Пару дней спустя ему довелось попасть в опасный переплет. По пути к одному из складов Оперативного штаба он обнаружил, что мост через реку Кохер взорван. Местность еще не до конца была освобождена от немцев, но Роримера это не остановило, и он отправился искать другой путь. Вскоре шофер, который его вез, заблудился на запутанных лесных дорогах. Наступила ночь, и мужчины поняли, что не знают, как вернуться обратно. Плутая, они дважды проехали через одну и ту же догорающую деревню – единственный слабый источник света в темной ночи. Наконец под утро они встретили двух солдат союзников, бредущих по обочине дороги.
– Господи Иисусе! – сказали солдаты, показывая, как проехать к лагерю. – Вы тут всю ночь колесили? В этих лесах полно немцев.
Поздним утром, немного вздремнув, Роример и его водитель переехали реку по броду в сопровождении грузовика союзников. Чуть позже они наконец достигли своей цели: местного замка. Как и обещала Роза Валлан, он был забит ценнейшими произведениями искусства, вывезенными через Жё-де-Пом.
Но не эти неудачи пугали Роримера, и даже не успехи его вдохновляли. Все дело было в главном призе, который ускользнул из его рук. Еще в Дармштадте Роример узнал, что один из главных грабителей французского музея, барон Курт фон Бер, находится в своем замке в Лихтенфельсе, – эти места только-только захватили союзники. У Роримера не было времени, чтобы отправиться в Лихтенфельс самому, так что он направил в верховный штаб телеграмму, требуя немедленно арестовать нациста, который больше, чем кто-либо, знал о грабительских операциях Оперативного штаба во Франции.
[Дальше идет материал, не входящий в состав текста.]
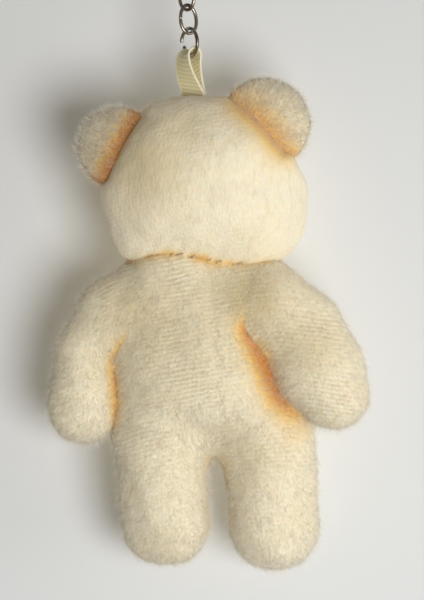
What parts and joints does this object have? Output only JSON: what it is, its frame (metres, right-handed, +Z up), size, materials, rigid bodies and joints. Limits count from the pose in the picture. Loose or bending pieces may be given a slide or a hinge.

Несколько дней спустя он узнал, что телеграмма все еще в Хайдельберге, где от него ждут указаний, какой статус ей присвоить: срочной или обычной. Когда американские войска наконец вошли в Лихтенфельс, полковника фон Бера уже не стало. Он и его жена до самого конца изображали из себя аристократов и покончили с собой в библиотеке, выпив отравленного шампанского.